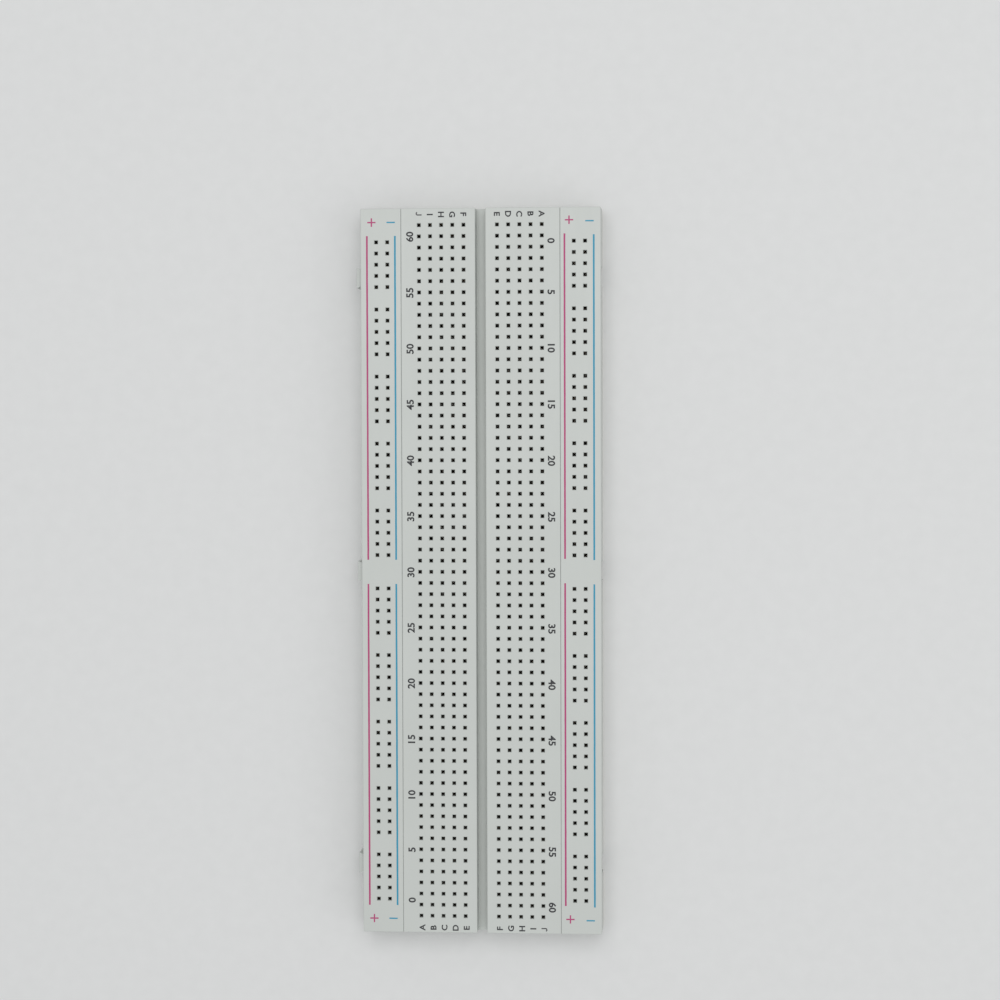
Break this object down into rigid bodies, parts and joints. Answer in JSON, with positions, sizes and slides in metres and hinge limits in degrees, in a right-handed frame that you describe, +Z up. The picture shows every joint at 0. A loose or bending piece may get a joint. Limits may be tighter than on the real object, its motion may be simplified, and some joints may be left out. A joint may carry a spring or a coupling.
{
  "type": "solderless breadboard",
  "caption": "Solderless breadboard: a terminal strip with a centre channel between two power rail strips, joined by dovetail tabs, with spring clips and adhesive foam backing.",
  "frame": {"origin": "in the plane the board rests on, on the release liner's underside, below the middle of the terminal strip's centre channel", "axes": "+Z up through the tie points, +Y along the channel and the columns, +X from the left power rail strip to the right one; each strip's tabs point to -X"},
  "size_m": [0.0558, 0.165, 0.01],
  "materials": {
    "moulding": "off-white ABS with a fine satin texture, printed in red, blue and dark grey",
    "spring_clip": "nickel-plated phosphor bronze sheet, bright and lightly brushed",
    "adhesive_foam": "white closed-cell foam tape, matt",
    "release_liner": "waxed pale yellow paper, slightly glossy"
  },
  "bodies": {
    "rail_right": {"rail_strip_right": "moulding", "rail_clip_right_plus_lower": "spring_clip", "rail_clip_right_plus_upper": "spring_clip", "rail_clip_right_minus_lower": "spring_clip", "rail_clip_right_minus_upper": "spring_clip", "foam_pad_right": "adhesive_foam", "release_liner_right": "release_liner"},
    "terminal": {"terminal_strip_left_bank": "moulding", "terminal_strip_right_bank": "moulding", "row_clips_left_1": "spring_clip", "row_clips_left_2": "spring_clip", "row_clips_left_3": "spring_clip", "row_clips_left_4": "spring_clip", "row_clips_left_5": "spring_clip", "row_clips_left_6": "spring_clip", "row_clips_left_7": "spring_clip", "row_clips_right_1": "spring_clip", "row_clips_right_2": "spring_clip", "row_clips_right_3": "spring_clip", "row_clips_right_4": "spring_clip", "row_clips_right_5": "spring_clip", "row_clips_right_6": "spring_clip", "row_clips_right_7": "spring_clip", "foam_pad_terminal": "adhesive_foam", "release_liner_terminal": "release_liner"},
    "rail_left": {"rail_strip_left": "moulding", "rail_clip_left_plus_lower": "spring_clip", "rail_clip_left_plus_upper": "spring_clip", "rail_clip_left_minus_lower": "spring_clip", "rail_clip_left_minus_upper": "spring_clip", "foam_pad_left": "adhesive_foam", "release_liner_left": "release_liner"}
  },
  "joints": [
    {"name": "lift_terminal", "type": "slide", "parent": "rail_right", "child": "terminal", "axis": [0, 0, 1], "range_m": [0, 0.008]},
    {"name": "lift_rail_left", "type": "slide", "parent": "terminal", "child": "rail_left", "axis": [0, 0, 1], "range_m": [0, 0.008]}
  ]
}
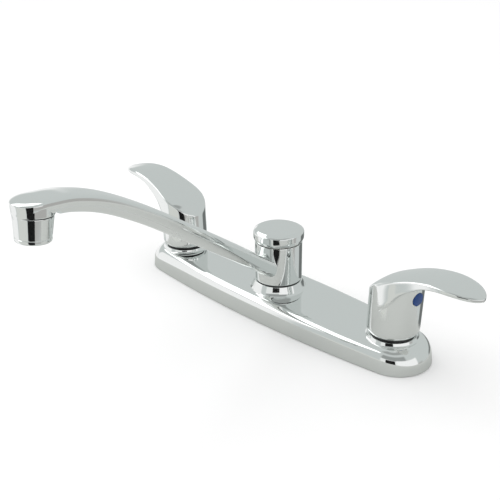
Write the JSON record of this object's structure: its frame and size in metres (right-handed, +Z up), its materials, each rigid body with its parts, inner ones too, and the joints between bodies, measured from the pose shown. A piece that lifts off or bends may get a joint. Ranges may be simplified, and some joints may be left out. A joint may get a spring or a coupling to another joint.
{
  "type": "two handle kitchen faucet",
  "caption": "Deck-mounted kitchen faucet with a bowed plate, a lever handle at each end and a long arched swivel spout rising from a capped centre column.",
  "frame": {"origin": "middle of the deck plate's underside, on the worktop's surface", "axes": "+X to the user's right, towards the cold handle; +Y away from the user; +Z up; the spout points along -Y at rest"},
  "size_m": [0.3356, 0.2312, 0.1843],
  "materials": {
    "chrome": "mirror bright plating",
    "brass": "machined",
    "steel": "zinc plated",
    "black_nylon": "moulded, satin",
    "black_rubber": "moulded, matt",
    "white_ceramic": "lapped ceramic",
    "white_nylon": "moulded, satin",
    "blue_plastic": "gloss",
    "red_plastic": "gloss"
  },
  "bodies": {
    "base": {"deck_plate": "chrome", "deck_gasket": "black_rubber", "spout_post": "brass", "spout_bearing_ring": "black_nylon", "spout_oring_lower": "black_rubber", "spout_oring_upper": "black_rubber", "cap_washer": "white_nylon", "spout_cap": "chrome", "hot_waterway_tube": "brass", "cold_waterway_tube": "brass", "hot_valve_body": "brass", "hot_clamp_washer": "steel", "hot_clamp_nut": "brass", "hot_seat_seal": "black_rubber", "hot_cartridge_body": "brass", "hot_fixed_disc": "white_ceramic", "hot_lock_nut": "brass", "hot_glide_ring": "black_nylon", "cold_valve_body": "brass", "cold_clamp_washer": "steel", "cold_clamp_nut": "brass", "cold_seat_seal": "black_rubber", "cold_cartridge_body": "brass", "cold_fixed_disc": "white_ceramic", "cold_lock_nut": "brass", "cold_glide_ring": "black_nylon"},
    "swing_spout": {"spout": "chrome", "aerator_housing": "chrome", "aerator_screen": "white_nylon", "aerator_washer": "black_rubber"},
    "hot_lever": {"hot_handle": "chrome", "hot_handle_screw": "steel", "hot_index_button": "red_plastic", "hot_stem": "brass", "hot_moving_disc": "white_ceramic"},
    "cold_lever": {"cold_handle": "chrome", "cold_handle_screw": "steel", "cold_index_button": "blue_plastic", "cold_stem": "brass", "cold_moving_disc": "white_ceramic"}
  },
  "joints": [
    {"name": "spout_swivel", "type": "hinge", "parent": "base", "child": "swing_spout", "pos_m": [0, 0, 0.038], "axis": [0, 0, 1], "continuous": true},
    {"name": "hot_turn", "type": "hinge", "parent": "base", "child": "hot_lever", "pos_m": [-0.1016, 0, 0.03], "axis": [0, 0, 1], "range_deg": [0, 90]},
    {"name": "cold_turn", "type": "hinge", "parent": "base", "child": "cold_lever", "pos_m": [0.1016, 0, 0.03], "axis": [0, 0, 1], "range_deg": [-85.5, 4.5]}
  ]
}
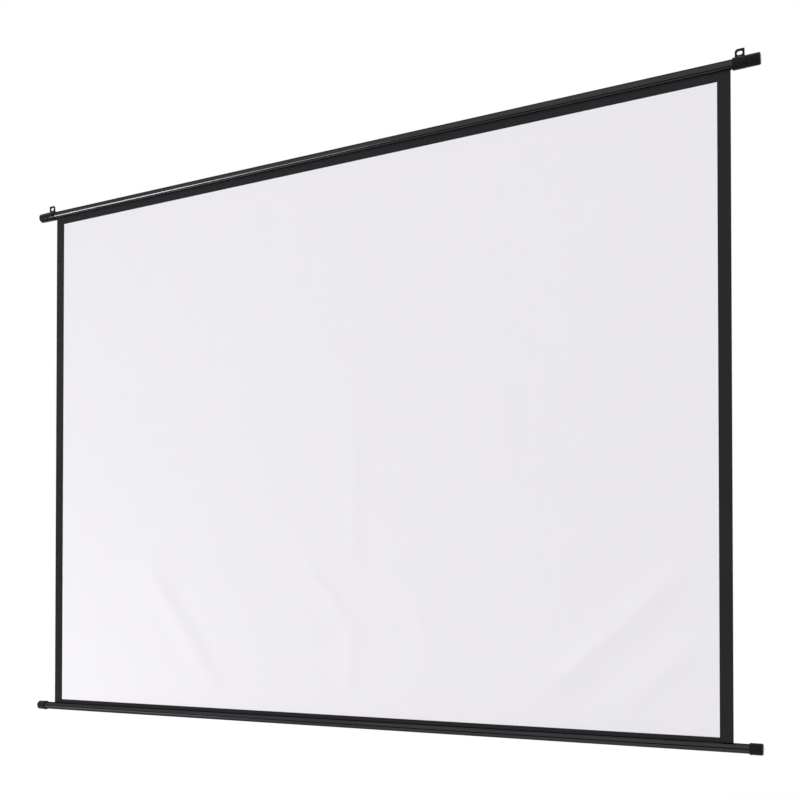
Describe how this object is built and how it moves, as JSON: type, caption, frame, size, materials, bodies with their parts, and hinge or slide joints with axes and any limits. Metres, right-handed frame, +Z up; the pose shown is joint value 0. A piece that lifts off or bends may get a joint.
------------------------
Send back all of the entries exactly, with nothing missing.

• SOLVED PROBLEM
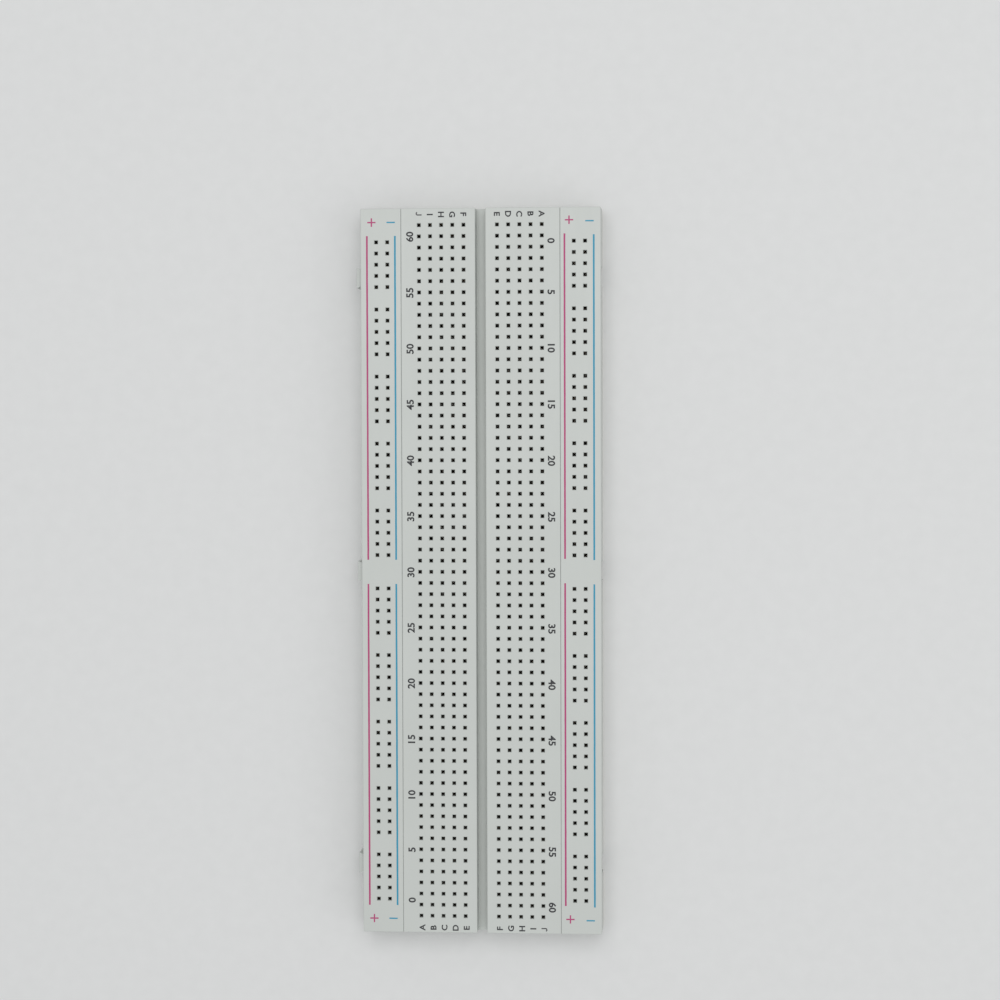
Break this object down into rigid bodies, parts and joints. Answer in JSON, with positions, sizes and slides in metres and hinge limits in degrees, in a right-handed frame that you describe, +Z up. The picture shows every joint at 0. A loose or bending piece may get a joint. Limits may be tighter than on the real object, its motion may be simplified, and some joints may be left out. A joint may carry a spring or a coupling.
{
  "type": "solderless breadboard",
  "caption": "Solderless breadboard: a terminal strip with a centre channel between two power rail strips, joined by dovetail tabs, with spring clips and adhesive foam backing.",
  "frame": {"origin": "in the plane the board rests on, on the release liner's underside, below the middle of the terminal strip's centre channel", "axes": "+Z up through the tie points, +Y along the channel and the columns, +X from the left power rail strip to the right one; each strip's tabs point to -X"},
  "size_m": [0.0558, 0.165, 0.01],
  "materials": {
    "moulding": "off-white ABS with a fine satin texture, printed in red, blue and dark grey",
    "spring_clip": "nickel-plated phosphor bronze sheet, bright and lightly brushed",
    "adhesive_foam": "white closed-cell foam tape, matt",
    "release_liner": "waxed pale yellow paper, slightly glossy"
  },
  "bodies": {
    "rail_right": {"rail_strip_right": "moulding", "rail_clip_right_plus_lower": "spring_clip", "rail_clip_right_plus_upper": "spring_clip", "rail_clip_right_minus_lower": "spring_clip", "rail_clip_right_minus_upper": "spring_clip", "foam_pad_right": "adhesive_foam", "release_liner_right": "release_liner"},
    "terminal": {"terminal_strip_left_bank": "moulding", "terminal_strip_right_bank": "moulding", "row_clips_left_1": "spring_clip", "row_clips_left_2": "spring_clip", "row_clips_left_3": "spring_clip", "row_clips_left_4": "spring_clip", "row_clips_left_5": "spring_clip", "row_clips_left_6": "spring_clip", "row_clips_left_7": "spring_clip", "row_clips_right_1": "spring_clip", "row_clips_right_2": "spring_clip", "row_clips_right_3": "spring_clip", "row_clips_right_4": "spring_clip", "row_clips_right_5": "spring_clip", "row_clips_right_6": "spring_clip", "row_clips_right_7": "spring_clip", "foam_pad_terminal": "adhesive_foam", "release_liner_terminal": "release_liner"},
    "rail_left": {"rail_strip_left": "moulding", "rail_clip_left_plus_lower": "spring_clip", "rail_clip_left_plus_upper": "spring_clip", "rail_clip_left_minus_lower": "spring_clip", "rail_clip_left_minus_upper": "spring_clip", "foam_pad_left": "adhesive_foam", "release_liner_left": "release_liner"}
  },
  "joints": [
    {"name": "lift_terminal", "type": "slide", "parent": "rail_right", "child": "terminal", "axis": [0, 0, 1], "range_m": [0, 0.008]},
    {"name": "lift_rail_left", "type": "slide", "parent": "terminal", "child": "rail_left", "axis": [0, 0, 1], "range_m": [0, 0.008]}
  ]
}
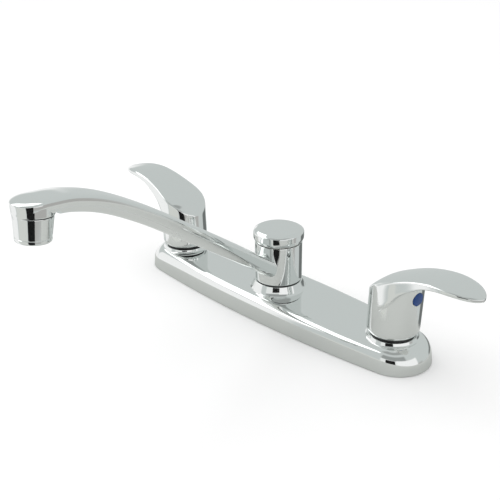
Write the JSON record of this object's structure: its frame and size in metres (right-handed, +Z up), its materials, each rigid body with its parts, inner ones too, and the joints between bodies, measured from the pose shown. A piece that lifts off or bends may get a joint. Ranges may be simplified, and some joints may be left out. A joint may get a spring or a coupling to another joint.
{
  "type": "two handle kitchen faucet",
  "caption": "Deck-mounted kitchen faucet with a bowed plate, a lever handle at each end and a long arched swivel spout rising from a capped centre column.",
  "frame": {"origin": "middle of the deck plate's underside, on the worktop's surface", "axes": "+X to the user's right, towards the cold handle; +Y away from the user; +Z up; the spout points along -Y at rest"},
  "size_m": [0.3356, 0.2312, 0.1843],
  "materials": {
    "chrome": "mirror bright plating",
    "brass": "machined",
    "steel": "zinc plated",
    "black_nylon": "moulded, satin",
    "black_rubber": "moulded, matt",
    "white_ceramic": "lapped ceramic",
    "white_nylon": "moulded, satin",
    "blue_plastic": "gloss",
    "red_plastic": "gloss"
  },
  "bodies": {
    "base": {"deck_plate": "chrome", "deck_gasket": "black_rubber", "spout_post": "brass", "spout_bearing_ring": "black_nylon", "spout_oring_lower": "black_rubber", "spout_oring_upper": "black_rubber", "cap_washer": "white_nylon", "spout_cap": "chrome", "hot_waterway_tube": "brass", "cold_waterway_tube": "brass", "hot_valve_body": "brass", "hot_clamp_washer": "steel", "hot_clamp_nut": "brass", "hot_seat_seal": "black_rubber", "hot_cartridge_body": "brass", "hot_fixed_disc": "white_ceramic", "hot_lock_nut": "brass", "hot_glide_ring": "black_nylon", "cold_valve_body": "brass", "cold_clamp_washer": "steel", "cold_clamp_nut": "brass", "cold_seat_seal": "black_rubber", "cold_cartridge_body": "brass", "cold_fixed_disc": "white_ceramic", "cold_lock_nut": "brass", "cold_glide_ring": "black_nylon"},
    "swing_spout": {"spout": "chrome", "aerator_housing": "chrome", "aerator_screen": "white_nylon", "aerator_washer": "black_rubber"},
    "hot_lever": {"hot_handle": "chrome", "hot_handle_screw": "steel", "hot_index_button": "red_plastic", "hot_stem": "brass", "hot_moving_disc": "white_ceramic"},
    "cold_lever": {"cold_handle": "chrome", "cold_handle_screw": "steel", "cold_index_button": "blue_plastic", "cold_stem": "brass", "cold_moving_disc": "white_ceramic"}
  },
  "joints": [
    {"name": "spout_swivel", "type": "hinge", "parent": "base", "child": "swing_spout", "pos_m": [0, 0, 0.038], "axis": [0, 0, 1], "continuous": true},
    {"name": "hot_turn", "type": "hinge", "parent": "base", "child": "hot_lever", "pos_m": [-0.1016, 0, 0.03], "axis": [0, 0, 1], "range_deg": [0, 90]},
    {"name": "cold_turn", "type": "hinge", "parent": "base", "child": "cold_lever", "pos_m": [0.1016, 0, 0.03], "axis": [0, 0, 1], "range_deg": [-85.5, 4.5]}
  ]
}
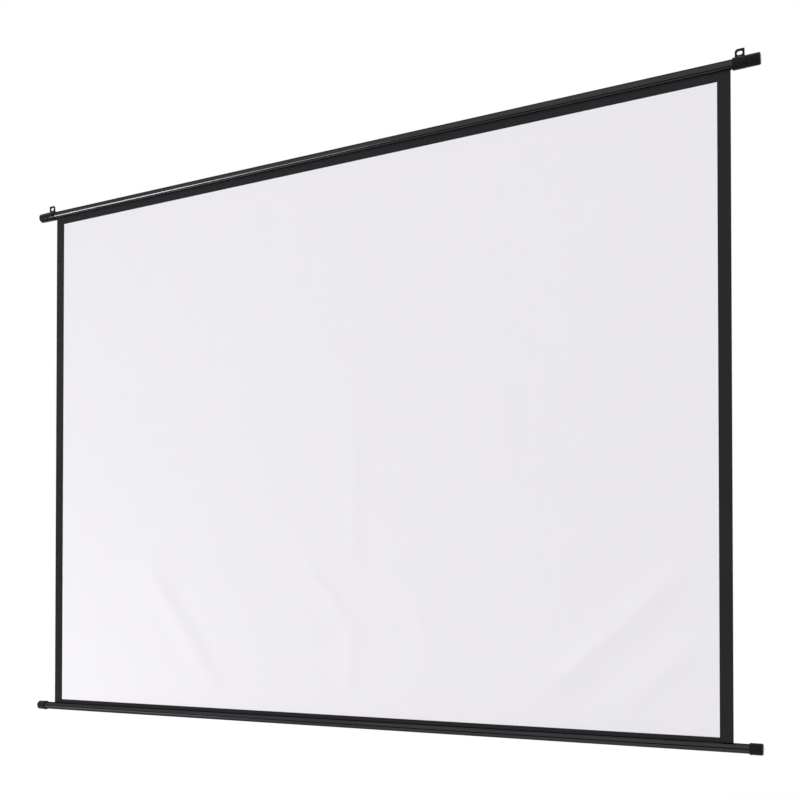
Describe how this object is built and how it moves, as JSON: type, caption, frame, size, materials, bodies with their parts, and hinge or slide joints with axes and any limits. Metres, right-handed frame, +Z up; the pose shown is joint value 0. A piece that lifts off or bends may get a joint.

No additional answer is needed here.